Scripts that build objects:

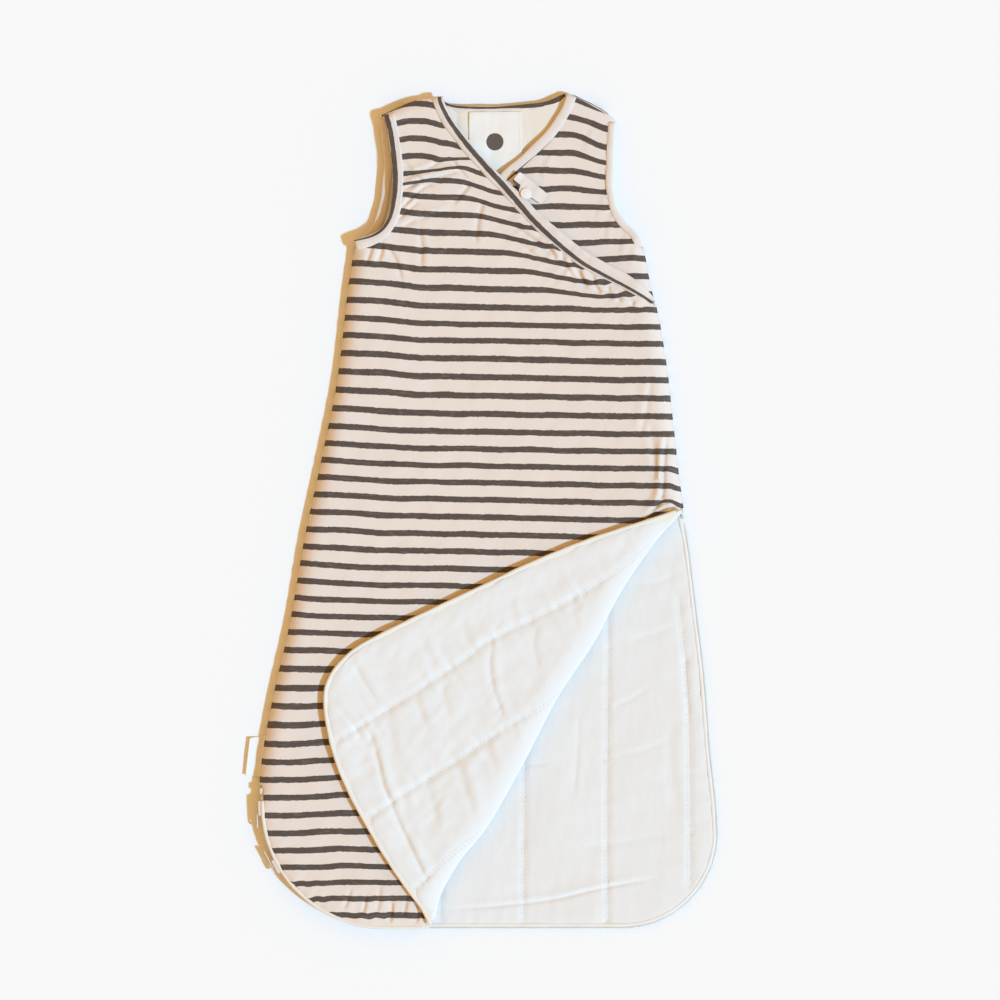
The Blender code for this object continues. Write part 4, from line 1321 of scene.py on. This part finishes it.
def make_bindings(looks):
    wrap = band(
        "wrap_binding_cloth", smooth(WRAP_EDGE), WRAP_NEAR, WRAP_FAR, wrap_binding_height, 3.2, WRAP_STRIPE,
    )
    bound(wrap, looks, ["neckline_binding"])
    neck = band(
        "back_neck_binding_cloth", smooth(BACK_NECK), -7.5, 0.5, 4.6, 2.8,
        ([(0, -1.2), (0.6, -1.0), (1, -1.8)], [(0, 1.3), (0.5, 1.0), (0.75, 2.4), (1, 2.6)]),
    )
    bound(neck, looks, ["neckline_binding"])
    under = band(
        "right_neck_binding_cloth", smooth(UNDER_EDGE)[:90], -0.5, 8.5, above(under_height, -1.4), 2.8,
        ([(0, 9.6), (0.2, 9.2), (0.5, 8.4), (1, 8.4)], [(0, 0.3), (0.2, 0.5), (0.4, 1.2), (1, 1.2)]),
    )
    bound(under, looks, ["neckline_binding"])
    left = band(
        "left_armhole_front_binding_cloth", smooth(LEFT_ARM_FRONT), -0.4, 9.2,
        above(smooth_front, -1.4), 3.0,
        ([(0, 2.2), (0.5, 2.0), (0.8, 1.6), (1, 0.6)], [(0, 2.3), (0.5, 2.4), (0.85, 1.2), (1, 0.5)]),
    )
    bound(left, looks, ["left_armhole_binding"])
    left_back = band("left_armhole_back_binding_cloth", smooth(LEFT_ARM_BACK), 0, 8.0, 4.6, 2.8)
    bound(left_back, looks, ["left_armhole_binding"])
    right = band(
        "right_armhole_front_binding_cloth", smooth(RIGHT_ARM), -6.2, 0.2, above(under_height, -1.2), 2.6,
    )
    bound(right, looks, ["right_armhole_binding"])
    right_back = band("right_armhole_back_binding_cloth", smooth(RIGHT_ARM), -7.4, -0.4, 1.4, 2.8)
    bound(right_back, looks, ["right_armhole_binding"])


def make_binding_threads(looks):
    edge = smooth(WRAP_EDGE)
    near = widths(WRAP_NEAR, np.linspace(0, 1, len(edge)))
    rows = [
        (beside(edge, near + 1.2)[:-3], above(wrap_binding_height, 3.2)),
        (beside(smooth(LEFT_ARM_FRONT), 7.4), above(smooth_front, 1.6)),
        (beside(smooth(RIGHT_ARM), -5.9), above(under_height, 1.4)),
    ]
    for i, (row, heights) in enumerate(rows):
        sewn = stitches(f"binding_thread_{i + 1}", [row], heights, 2.2, 1.2, 0.16)
        dress(sewn, looks["thread"], "root")


def seam_bead(name, points, node, looks, prints, height=SEAM_HEIGHT):
    """The ridge where two panels are sewn together and turned out."""
    line = resample(smooth(points), 2.5)
    along = lengths(line)
    z = height + 0.25 * np.sin(along / 6.0)
    bead = tube(name, np.column_stack([line, z]), 0.95 + 0.12 * np.sin(along / 2.1), 8, 1.1)
    layer = bead.data.attributes.new("print", "FLOAT_VECTOR", "POINT")
    flat = np.repeat(prints(line), 8, axis=0)
    values = np.column_stack([flat, np.zeros(len(flat))]) * MM
    layer.data.foreach_set("vector", values.astype(np.float32).ravel())
    dress(bead, looks["striped"], "root", [node])


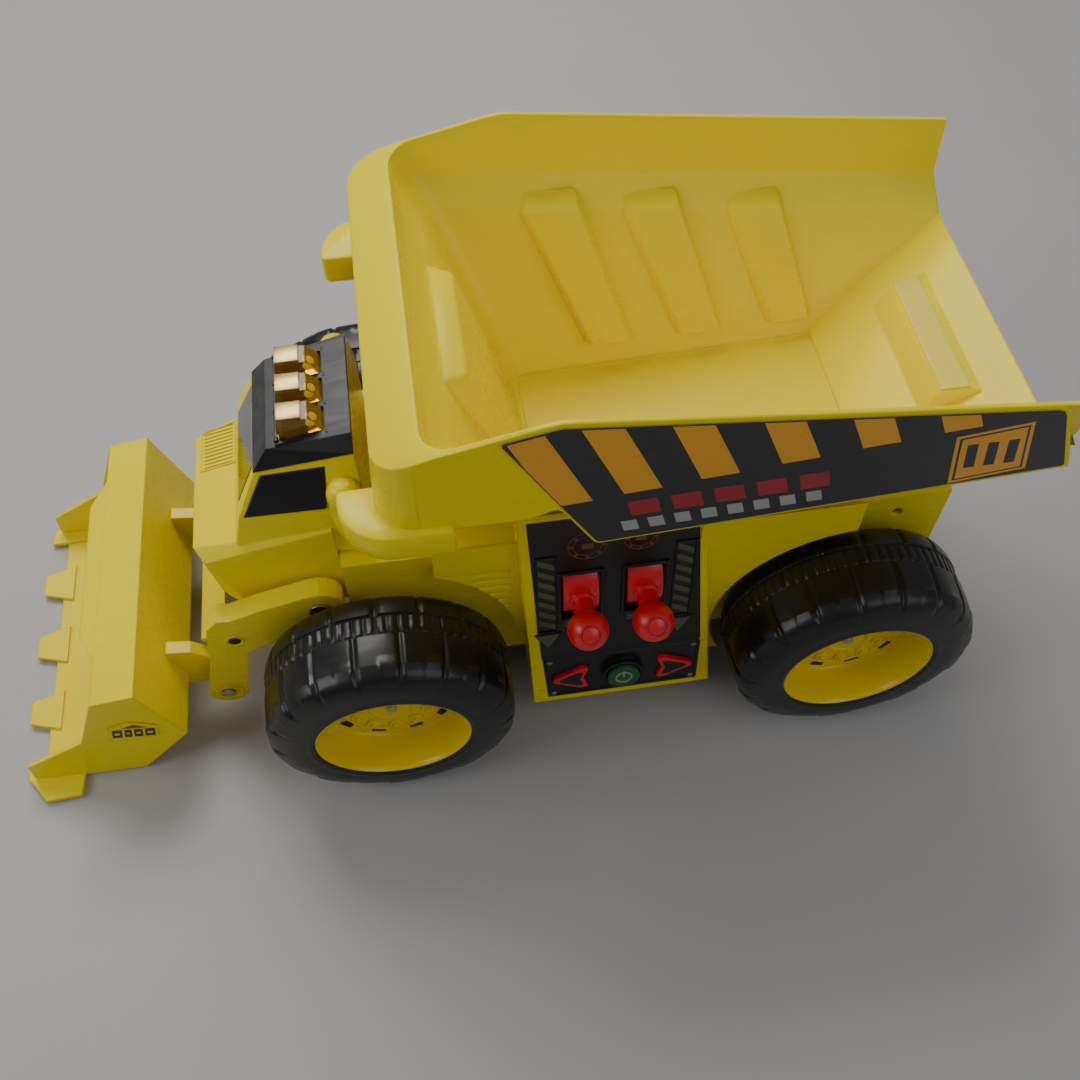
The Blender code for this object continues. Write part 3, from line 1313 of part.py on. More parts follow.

## EXERCISE BRIEF
Set all of the records down again, exactly as they stand.

## RIGHT ANSWER
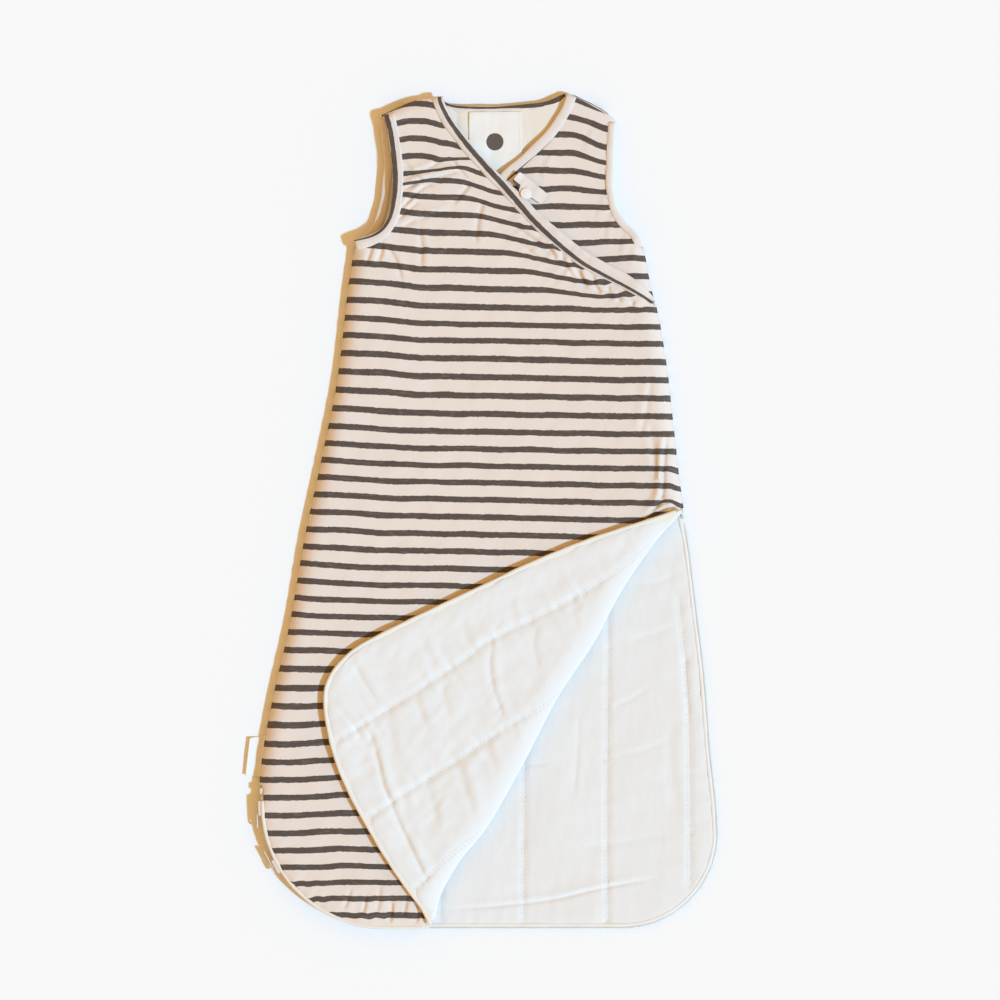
The Blender code for this object continues. Write part 4, from line 1321 of scene.py on. This part finishes it.
def make_bindings(looks):
    wrap = band(
        "wrap_binding_cloth", smooth(WRAP_EDGE), WRAP_NEAR, WRAP_FAR, wrap_binding_height, 3.2, WRAP_STRIPE,
    )
    bound(wrap, looks, ["neckline_binding"])
    neck = band(
        "back_neck_binding_cloth", smooth(BACK_NECK), -7.5, 0.5, 4.6, 2.8,
        ([(0, -1.2), (0.6, -1.0), (1, -1.8)], [(0, 1.3), (0.5, 1.0), (0.75, 2.4), (1, 2.6)]),
    )
    bound(neck, looks, ["neckline_binding"])
    under = band(
        "right_neck_binding_cloth", smooth(UNDER_EDGE)[:90], -0.5, 8.5, above(under_height, -1.4), 2.8,
        ([(0, 9.6), (0.2, 9.2), (0.5, 8.4), (1, 8.4)], [(0, 0.3), (0.2, 0.5), (0.4, 1.2), (1, 1.2)]),
    )
    bound(under, looks, ["neckline_binding"])
    left = band(
        "left_armhole_front_binding_cloth", smooth(LEFT_ARM_FRONT), -0.4, 9.2,
        above(smooth_front, -1.4), 3.0,
        ([(0, 2.2), (0.5, 2.0), (0.8, 1.6), (1, 0.6)], [(0, 2.3), (0.5, 2.4), (0.85, 1.2), (1, 0.5)]),
    )
    bound(left, looks, ["left_armhole_binding"])
    left_back = band("left_armhole_back_binding_cloth", smooth(LEFT_ARM_BACK), 0, 8.0, 4.6, 2.8)
    bound(left_back, looks, ["left_armhole_binding"])
    right = band(
        "right_armhole_front_binding_cloth", smooth(RIGHT_ARM), -6.2, 0.2, above(under_height, -1.2), 2.6,
    )
    bound(right, looks, ["right_armhole_binding"])
    right_back = band("right_armhole_back_binding_cloth", smooth(RIGHT_ARM), -7.4, -0.4, 1.4, 2.8)
    bound(right_back, looks, ["right_armhole_binding"])


def make_binding_threads(looks):
    edge = smooth(WRAP_EDGE)
    near = widths(WRAP_NEAR, np.linspace(0, 1, len(edge)))
    rows = [
        (beside(edge, near + 1.2)[:-3], above(wrap_binding_height, 3.2)),
        (beside(smooth(LEFT_ARM_FRONT), 7.4), above(smooth_front, 1.6)),
        (beside(smooth(RIGHT_ARM), -5.9), above(under_height, 1.4)),
    ]
    for i, (row, heights) in enumerate(rows):
        sewn = stitches(f"binding_thread_{i + 1}", [row], heights, 2.2, 1.2, 0.16)
        dress(sewn, looks["thread"], "root")


def seam_bead(name, points, node, looks, prints, height=SEAM_HEIGHT):
    """The ridge where two panels are sewn together and turned out."""
    line = resample(smooth(points), 2.5)
    along = lengths(line)
    z = height + 0.25 * np.sin(along / 6.0)
    bead = tube(name, np.column_stack([line, z]), 0.95 + 0.12 * np.sin(along / 2.1), 8, 1.1)
    layer = bead.data.attributes.new("print", "FLOAT_VECTOR", "POINT")
    flat = np.repeat(prints(line), 8, axis=0)
    values = np.column_stack([flat, np.zeros(len(flat))]) * MM
    layer.data.foreach_set("vector", values.astype(np.float32).ravel())
    dress(bead, looks["striped"], "root", [node])


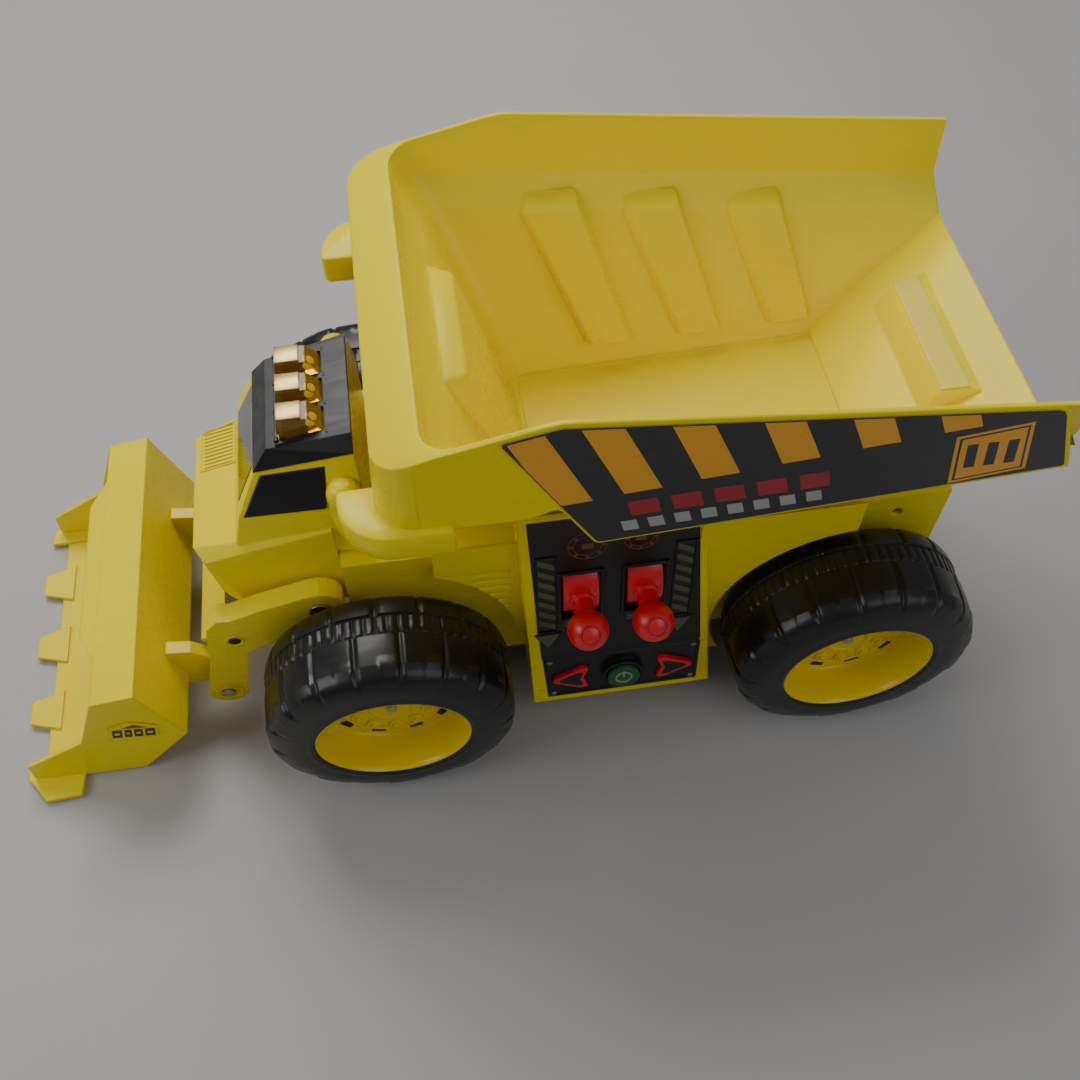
The Blender code for this object continues. Write part 3, from line 1313 of part.py on. More parts follow.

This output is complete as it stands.